A titre d’exemple, les distributeurs Renault bénéficieront d’un paiement moyen sur le résultat du premier trimestre, avec une rémunération de 300 euros par véhicule. Le principe d’une rémunération moyenne s’applique également côté qualité. Autre ajustement : une prime VO accessible dès l’atteinte de 23 % de l’objectif annuel sur le premier trimestre. « Nous devions initialement atteindre 28 % », souligne Alain Manuel. « Nous avons levé l’incertitude sur les objectifs primables, explique pour sa part président de Volvo France, Yves Pasquier-Desvignes. Les compteurs ont été arrêté le 16 mars pour les VN et l’après-vente. » Et le dirigeant se veut rassurant pour le reste de l’année. « Nous demanderons des objectifs jouables tenant compte de la production, des disponibilités, du rythme de reprise du marché. » Hyundai amorce la discussion avec le groupement pour ajuster les objectifs, une vraie gageure dans ce contexte incertain. « Nous devons déjà mesurer l’impact économique sur notre propre entreprise et gérer l’atterrissage du 1er trimestre », explique Lionel French Keogh.

 

Préparer l'après

 

Mais s’il est facile de connaître le portefeuille de commandes aujourd’hui, la vraie question est de savoir quel sera le niveau en mai et juin. « Va-t-il y avoir un rebond en sortie de confinement ? Beaucoup de questions et peu de réponses.

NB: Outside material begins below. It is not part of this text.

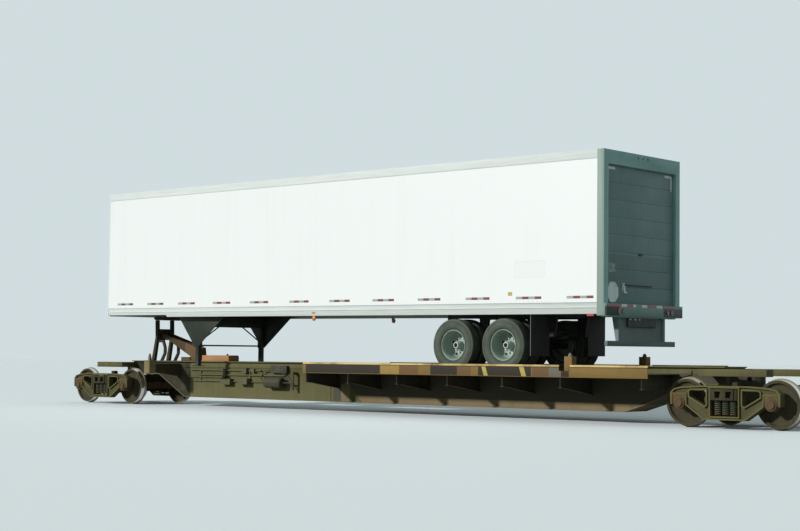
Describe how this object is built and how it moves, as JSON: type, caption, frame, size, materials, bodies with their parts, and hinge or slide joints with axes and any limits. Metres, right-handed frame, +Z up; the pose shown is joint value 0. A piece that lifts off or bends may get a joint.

Le vrai sujet est surtout de nous projeter sur les prochains trimestres et fixer au réseau des objectifs cohérents avec le marché. »

 

Les mêmes questons que se posent, en somme, les distributeurs. « Nous devons à présent trouver des réponses à des problématiques auxquelles nous n'avons jamais été confrontés : financement des stocks dans les prochains mois, gel des standards, accompagnement financier pour les plus fragiles, relance de l'activité, sont autant de sujets que la marque et son groupement doivent traiter dans les semaines qui viennent », détaille Jean-Charles Verbaere.